Furiosa: A Mad Max Saga is the franchise’s grandest, most expensive yet  

If you’ve ever relished a Mad Max film, make sure to see this one at the biggest, loudest screening possible.

By David Sexton

The original Mad Max of 1979 couldn’t have been simpler or starker. This wildly kinetic revenge drama, “a silent movie with sound”, as its director George Miller claimed, was filmed in six weeks in and around dank Melbourne on a budget of just A$400,000 – with A$15,000 of that going to the 23-year-old Mel Gibson for his breakout role. 

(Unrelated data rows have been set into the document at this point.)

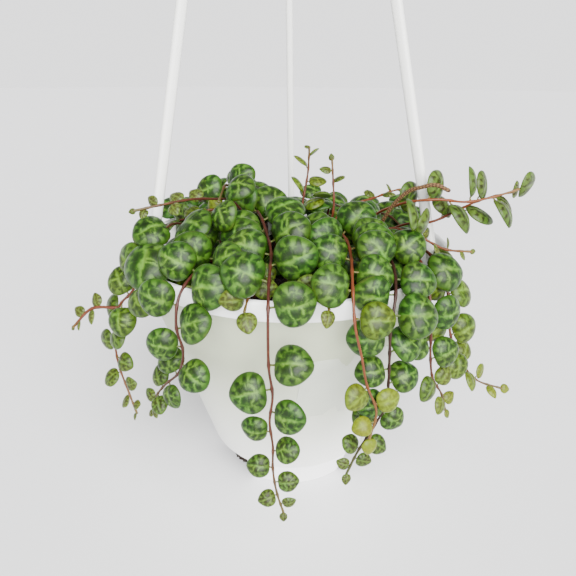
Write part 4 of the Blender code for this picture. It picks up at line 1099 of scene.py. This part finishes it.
def stalks(name, leaves, tone):
    """The leaves' short stalks: thin rods from within the stem to under each leaf, sagged as a parabola."""
    root, axis, normal, length = (np.array(part)[:, None] for part in zip(*leaves))
    length = length[..., None]
    across = np.cross(normal, axis)
    share = np.linspace(0, 1, 5)[None, :, None]
    path = root + share * STALK_REACH * length * axis - 0.03 * length * (1 - (2 * share - 1) ** 2) * normal
    path = path + 0.02 * length * share * normal
    turn = turns(STALK_SIDES)[:, None]
    out = across[:, :, None] * np.cos(turn) + normal[:, :, None] * np.sin(turn)
    thick = (0.12 + 0.016 * length) * np.array([1.2, 1.0, 0.9, 1.0, 0.8])[None, :, None]
    rings = path[:, :, None] + out * thick[..., None]
    value = np.zeros((len(leaves), 5 * STALK_SIDES + 2, 3)) + np.array([0.9 * tone, 0.45, 0])
    return shells(name, path[:, 0], rings, path[:, -1], STEM, {"stem_tone": value})


def stem_rod(name, route, leaves, tone):
    """A stem: a round rod along its smooth route, thinner toward the tip, a little swollen at each leaf."""
    path = smooth_route(route, ROD_STEP)
    run = path_run(path)
    share = run / run[-1]
    radii = ROD_RADIUS - ROD_TAPER * share
    for leaf in leaves:
        radii += ROD_SWELLING * np.exp(-np.linalg.norm(path - leaf[0], axis=1) ** 2)
    share = np.pad(share, END_RINGS, mode="edge")
    tones = np.stack([tone + 0.05 * share, 0.3 * share ** 12, 0 * share], -1)
    tones = np.vstack([tones[:1], np.repeat(tones, ROD_SIDES, axis=0), tones[-1:]])
    return rod(name, path, radii, ROD_SIDES, 0.3, STEM, {"stem_tone": tones})


def make_plant():
    """Each node's leaves and stems, in place of its coarse solid."""
    rng = np.random.default_rng(LOOK_SEED)
    nodes = {}
    number = 0
    for node, (tone, lime_from, lime_to, young), route, leaves in place_leaves():
        kinds = []
        for k, (_, _, _, length) in enumerate(leaves):
            share = k / max(1, len(leaves) - 1)
            youth = np.clip((YOUNG_LENGTH - length) / 5.5 + young, 0, 1)
            lime = lime_from + (lime_to - lime_from) * np.clip(2.5 * share - 1.4, 0, 1)
            kinds.append((youth, lime, 3.7 * number))
            number += 1
        leaf_pieces, stem_pieces = nodes.setdefault(node, ([], []))
        leaf_pieces.append(blades("leaves", leaves, kinds, rng))
        stem_pieces += [stem_rod("rod", route, leaves, tone), stalks("stalks", leaves, tone)]
    for node, (leaf_pieces, stem_pieces) in nodes.items():
        dress(merged(f"blades_{node}", leaf_pieces), "leaf", node)
        dress(merged(f"stalk_{node}", stem_pieces), "leaf", node)


def make_spike():
    """The flower spike: a round rod whose outer part swells into buds, by a sine over its length times a
    sine over three times the turn."""
    route = smooth_route(SPIKE_ROUTE, SPIKE_STEP)
    run = path_run(route)
    budded = np.clip((run - SPIKE_BARE) / 3, 0, 1)
    radii = SPIKE_RADIUS - 0.15 + 0.05 * budded
    run, budded = (np.pad(value, END_RINGS, mode="edge")[:, None] for value in (run, budded))
    rows = np.abs(np.sin(run * np.pi / BUD_LENGTH))
    bump = budded * rows * np.abs(np.sin(3 * turns(SPIKE_SIDES) + run * 1.7))
    height = np.zeros((bump.size + 2, 3))
    height[1:-1, 0] = bump.ravel()
    spike = rod("budded_spike", route, radii, SPIKE_SIDES, 0.4, SPIKE, {"bud_height": height}, 0.35 * bump)
    dress(spike, "flower_spike", "flower_spike")


def make_stage():
    """A wide pale sheet for the floor."""
    mesh = bpy.data.meshes.new("paper_floor")
    edge = round_points(FLOOR_RADIUS, turns(64), -0.05)
    mesh.from_pydata((edge * MM).tolist(), [], [list(range(64))])
    mesh.materials.append(PAPER)
    linked("paper_floor", mesh)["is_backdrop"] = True


def make_light():
    """A room that is brightest low all round, and one very broad light from above the front."""
    world = bpy.data.worlds.new("studio")
    bpy.context.scene.world = world
    world.use_nodes = True
    node = partial(add_node, world.node_tree)
    height = node("SeparateXYZ", node("TexCoord").outputs["Generated"]).outputs["Z"]
    room = world.node_tree.nodes["Background"].inputs
    feed(room["Color"], node("ValToRGB", height, stops=ROOM))
    feed(room["Strength"], ROOM_STRENGTH)
    lamp = bpy.data.lights.new("broad_light", "SUN")
    lamp.energy, lamp.angle = LIGHT_POWER, math.radians(LIGHT_SPREAD)
    turn = Vector(LIGHT_FROM).to_track_quat("Z", "Y")
    linked("broad_light", lamp).matrix_world = turn.to_matrix().to_4x4()


def make_camera():
    """The photograph's view: from the front, above, close by."""
    data = bpy.data.cameras.new("camera")
    data.sensor_fit, data.sensor_width = "HORIZONTAL", SENSOR_WIDTH
    data.lens = SENSOR_WIDTH * FOCAL_PIXELS / PHOTO_PIXELS
    data.clip_start = 0.01
    pitch, roll = (Matrix.Rotation(math.radians(angle), 4, axis)
                   for angle, axis in ((90 - CAMERA_PITCH, "X"), (CAMERA_ROLL, "Z")))
    turn = pitch @ roll
    place = Vector(CAMERA_AIM) + turn @ Vector((0, 0, CAMERA_DISTANCE))
    camera = linked("camera", data)
    camera.matrix_world = Matrix.Translation(place * MM) @ turn
    bpy.context.scene.camera = camera


def main():
    make_camera()
    make_light()
    make_stage()
    make_pot()
    make_label()
    for name, azimuth in ARM_AZIMUTHS.items():
        make_arm(name, azimuth)
    make_hook()
    make_soil()
    make_plant()
    make_spike()
    [[list(map(float, corner)) for corner in box] for box in (CAD_BOX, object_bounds())]


main()
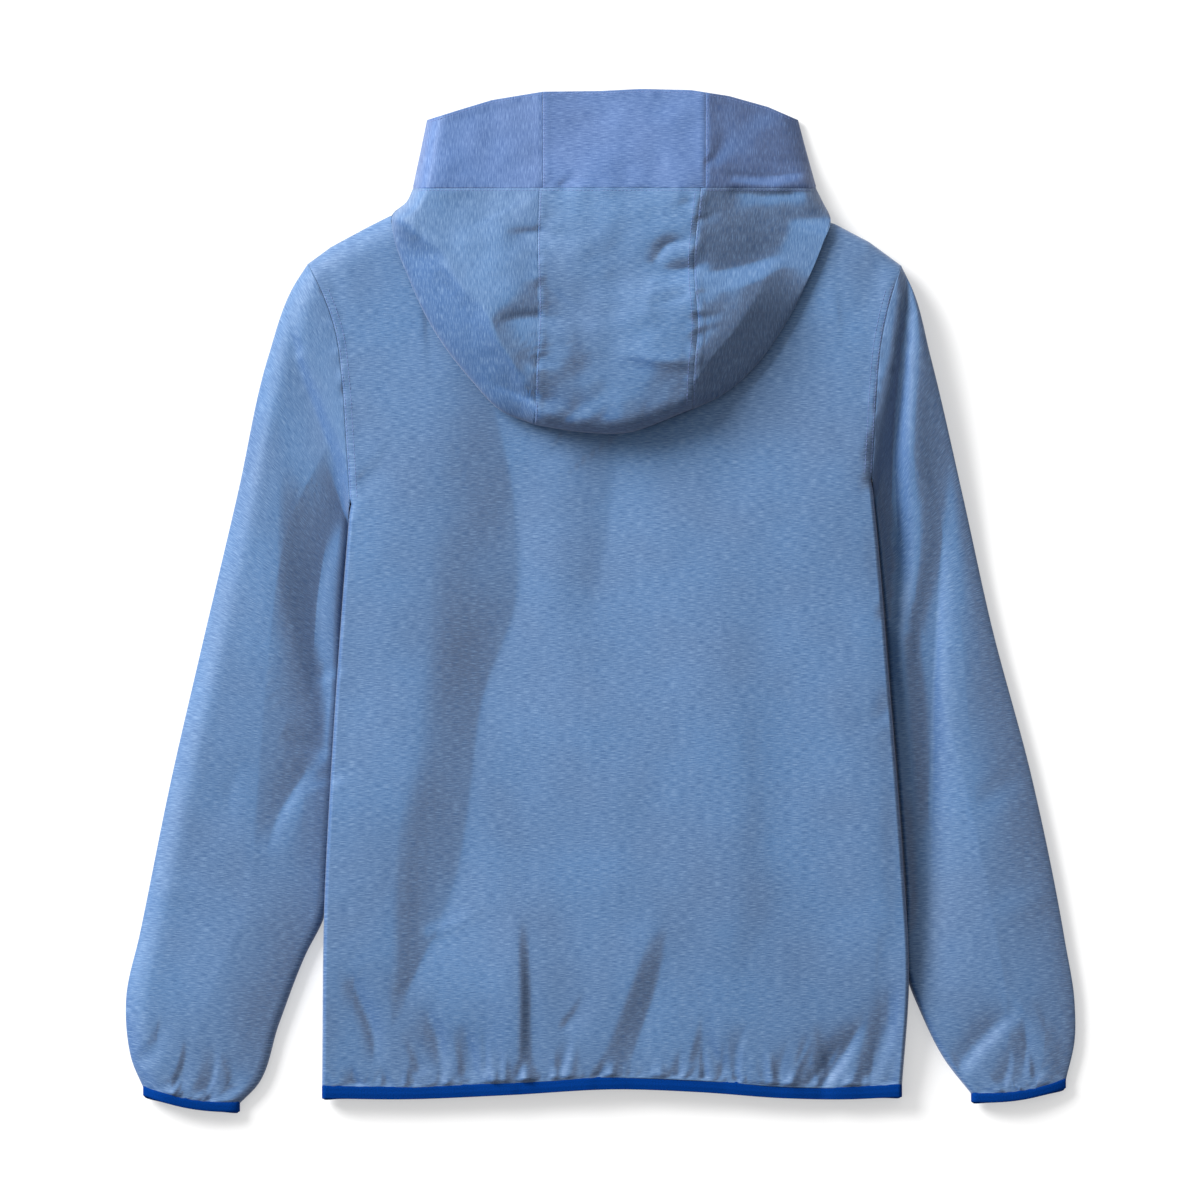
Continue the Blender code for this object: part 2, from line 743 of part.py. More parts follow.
def brim_side_rows(side_line, seam_x, neck_sign, front_neck):
    """An end piece of the band: from its seam, round the rolled side, to the centre front."""
    rows = []
    middle = neck_sign * GAP / 2
    neck_x = front_neck[:, 0][front_neck[:, 0] * neck_sign > abs(middle)]
    neck_x = neck_x[np.abs(neck_x) < NECK_HALF]
    neck_x = neck_x[np.argsort(-np.abs(neck_x))]
    for share in np.linspace(0, 1, BAND_ROWS):
        edge = path(side_line, [share])[0]
        across = np.abs(edge[0] - seam_x) - GAP / 2
        evenly = np.linspace(across, EDGE_STEPS[-1], BAND_COLUMNS)[:-1]
        over = np.append(evenly, EDGE_STEPS[::-1])
        x = edge[0] - neck_sign * over
        y = BAND_SEAM_Y + GAP / 2 + share * (brim_y(x) - BAND_SEAM_Y)
        y[-1] = edge[1] + GAP / 2 * (1 - share)
        above = np.stack([x, y], 1)
        outer_x = edge[0] - neck_sign * EDGE_STEPS[1:-1]
        under_x = np.concatenate([outer_x, [neck_sign * NECK_HALF], neck_x, [middle]])
        neck = np.interp(under_x, front_neck[:, 0], front_neck[:, 1]) + GAP
        low = np.where(np.abs(under_x) > NECK_HALF, BAND_SEAM_Y + BAND_STEP, neck)
        dip = step(np.abs(under_x - edge[0]) / BRIM_DIP_FADE)
        rim = brim_y(under_x) - BRIM_UNDER_DIP * dip
        below = np.stack([under_x, low + share * (rim - low)], 1)
        top = with_z(above, hood_top_z(above))
        rows.append(np.concatenate([top, with_z(below, band_under_z(below))]))
    return rows


def brim_centre_rows():
    x = np.linspace(BRIM_SEAM_LEFT + GAP / 2, BRIM_SEAM_RIGHT - GAP / 2, STRIP_COLUMNS)
    rows = []
    for share in np.linspace(0, 1, BAND_ROWS):
        y = BAND_SEAM_Y + GAP / 2 + share * (brim_y(x) - BAND_SEAM_Y)
        plan = np.stack([x, y], 1)
        rows.append(with_z(plan, hood_top_z(plan)))
    return rows


def make_hood(front_neck, collection):
    left = side_panel_rows(FOLD_LEFT, SEAM_LEFT, -1)
    right = side_panel_rows(FOLD_RIGHT, SEAM_RIGHT, 1)
    loft("hood_side_left", left, collection, SHELL_CLOTH)
    loft("hood_side_right", right, collection, SHELL_CLOTH, flip=True)
    loft("hood_centre", centre_strip_rows(), collection, SHELL_CLOTH, flip=True)
    brim_left = brim_side_rows(BAND_SIDE_LEFT, BRIM_SEAM_LEFT, -1, front_neck)
    brim_right = brim_side_rows(BAND_SIDE_RIGHT, BRIM_SEAM_RIGHT, 1, front_neck)
    loft("brim_left", brim_left, collection, SHELL_CLOTH, flip=True)
    loft("brim_right", brim_right, collection, SHELL_CLOTH)
    loft("brim_centre", brim_centre_rows(), collection, SHELL_CLOTH)


def main():
    for old in list(bpy.data.objects):
        bpy.data.objects.remove(old, do_unlink=True)
    collection = bpy.data.collections.new("anorak pullover")
    bpy.context.scene.collection.children.link(collection)
    front_neck = make_body(collection)
    make_hem_binding(collection)
    make_sleeve("left", (ARMHOLE_LEFT, INNER_LEFT, OUTER_LEFT, -1), False, collection)
    make_sleeve("right", (ARMHOLE_RIGHT, INNER_RIGHT, OUTER_RIGHT, 1), True, collection)
    make_hood(front_neck, collection)


main()
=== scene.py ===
# %% [markdown]
# # A child's anorak pullover, laid flat with its back up
#
# The pullover lies face down on a table, so what shows is the back, the two sleeves and the
# hood, which has dropped on to the back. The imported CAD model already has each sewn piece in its
# place as a plain wall. This notebook makes the same pieces again as thin cloth, with the small
# creases, gathers, seams and stitches that a solid leaves out, and gives them their materials.
#
# Lengths are in millimetres until a mesh is made: X runs across the garment, Y from hem to hood
# and Z up from the table.

import bpy
import mathutils
import numpy as np
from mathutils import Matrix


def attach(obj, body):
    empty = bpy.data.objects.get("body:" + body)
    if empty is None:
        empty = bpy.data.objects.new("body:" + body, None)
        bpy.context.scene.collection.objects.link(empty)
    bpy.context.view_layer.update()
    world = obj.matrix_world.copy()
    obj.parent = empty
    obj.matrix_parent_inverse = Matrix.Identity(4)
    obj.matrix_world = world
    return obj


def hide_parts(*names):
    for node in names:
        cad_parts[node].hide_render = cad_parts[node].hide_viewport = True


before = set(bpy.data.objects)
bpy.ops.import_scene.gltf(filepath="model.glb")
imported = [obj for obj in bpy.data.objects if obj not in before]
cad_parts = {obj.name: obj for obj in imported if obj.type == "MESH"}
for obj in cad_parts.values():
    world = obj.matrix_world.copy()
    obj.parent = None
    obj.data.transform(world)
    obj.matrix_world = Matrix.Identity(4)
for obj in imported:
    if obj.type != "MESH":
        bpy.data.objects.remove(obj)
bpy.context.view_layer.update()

print("nodes:", ", ".join(sorted(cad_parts)))

# %% [markdown]
# ## The cut
#
# Each edge of each piece is a short table of points on a smooth curve. The tables are the ones
# that the CAD source uses, so a piece made here lies exactly where its solid does. The heights
# are those of the top of the cloth: a garment laid flat is a shallow cushion of air between two
# layers, 20 to 25 mm thick in the middle, and its edges roll over like the edge of a pillow.

# %% Tables of the edges
MM = 0.001
GAP = 0.03  # between two sewn pieces
ARM_GAP = 0.1  # between a sleeve and the body at the shoulder point
LIFT = 0.45  # half the gap where back and front meet at a side seam
ROLL_TOP = 13.0  # width over which a sleeve's free edge climbs to full height
ROLL_BACK = 16.0  # the same along the shoulders
ROLL_DETAIL = 12.0  # and over which pleats and seam valleys grow there
ROLL_SIDE = 1.3  # along the back's sides, where the cloth lies in a sharper fold
ROLL_CROWN = 9.0  # at the hood's crown and the left of its band
ROLL_HOOD = 27.0  # on the left of the hood
ROLL_RIGHT = 24.0  # and on its right
STRAIGHT = 0.45  # how straight these two slopes are
ROLL_UNDER = 20.0  # width over which the underside leaves the floor
EDGE_SHARE = 0.45  # height of a rolled edge's widest point, as a share of the full height
NECK_HALF = 93.0  # half the width of the neck opening
NECK_Y = 249.2  # height of the neck points up the garment
BACK_DIP = 10.0  # how far the back neckline dips
FRONT_DIP = 57.0  # how far the front neckline dips
HOOD_EDGE = 4.0  # rolled edge of the hood above what it lies on
HOOD_CLEAR = 1.3  # from the back's outer face up to the hood's underside
CLIMB = (-16.0, 10.0)  # where the hood's underside climbs over a shoulder
BESIDE_NECK = 12.0  # width over which the band's underside drops from the shoulder
HEM_FADE = 120.0  # the hem's own curve is felt this far up the body


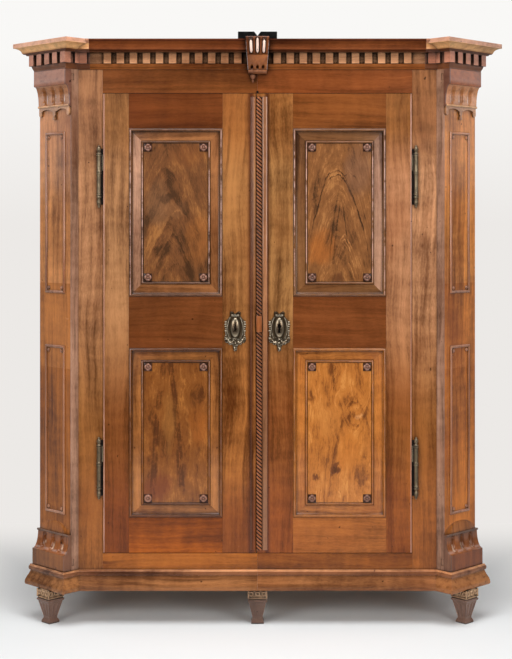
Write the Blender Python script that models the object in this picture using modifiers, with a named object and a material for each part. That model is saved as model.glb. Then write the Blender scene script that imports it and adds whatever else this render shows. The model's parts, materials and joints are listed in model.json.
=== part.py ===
"""Two-door walnut wardrobe with canted corners, dentil cornice, fielded doors and tapered feet.

Lengths are metres, +Z is up and the front looks along -Y. The origin lies on the floor, under
the middle of the outer box. A reach is a distance in front of the faces of the two front stiles.
"""
import math

import bmesh
import bpy
from mathutils import Matrix, Vector

ROOT_HALF = math.sqrt(0.5)

# Clearances
SEAT = 0.0003
WELD = 0.00001
OVERRUN = 0.004
DOOR_PLAY = 0.002
LEAF_GAP = 0.003
SLIDE_PLAY = 0.0005

# Case
CASE_HALF = 0.7603
CASE_DEPTH = 0.530
CORNER_WIDTH = 0.1833
CORNER_THICK = 0.0311
STILE_THICK = 0.028
SIDE_THICK = 0.026
BACK_THICK = 0.014
BACK_REBATE = 0.009
BACK_BOARDS = 5
BACK_GROOVE = 0.003
BOARD_THICK = 0.022
HOUSING_DEPTH = 0.008
HOUSING_SETBACK = 0.030
SHELF_SETBACK = 0.060
TOP_BOARD_DROP = 0.004

# Heights above the floor
FOOT_HEIGHT = 0.122
PLINTH_TOP = 0.194
SILL = 0.250
SHELF_HEIGHTS = (0.800, 1.360)
DOOR_STOP = 0.006
LINTEL = 1.871
FRIEZE_HEIGHT = 0.082
CORNICE_HEIGHT = 0.104

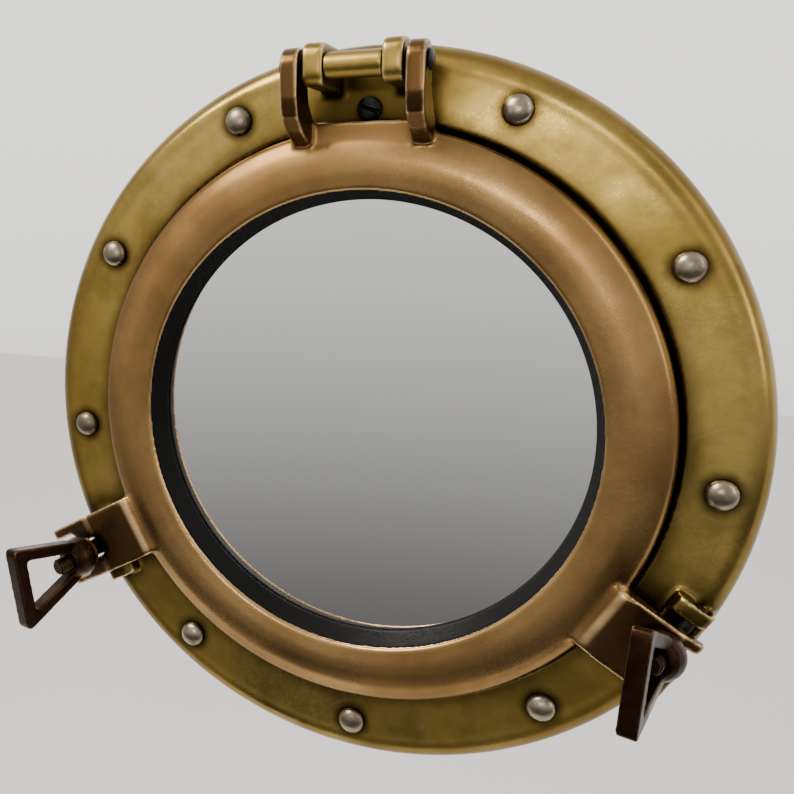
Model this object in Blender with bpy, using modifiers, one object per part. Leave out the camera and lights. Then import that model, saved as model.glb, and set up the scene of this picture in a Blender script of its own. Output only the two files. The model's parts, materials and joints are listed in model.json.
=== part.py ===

Miller, then a doctor in his early thirties, had been influenced both by treating the gruesome results of many car crashes and by realising, in the 1973 oil crisis, how desperate and violent drivers became when queueing for petrol. But the film’s vaguely futuristic ambience, which suggested societal breakdown “a few years from now”, was first conceived as a way to justify the derelict settings the film-makers could afford.

After the original Australian voices were redubbed by American actors, Mad Max took $100m worldwide, becoming the most profitable film ever on a cost-returns ratio, until The Blair Witch Project in 1999. The terrific Mad Max 2 (overtly post-apocalypse now, with ten times the production budget) followed in 1981, the excesses of Mad Max Beyond Thunderdome in 1985.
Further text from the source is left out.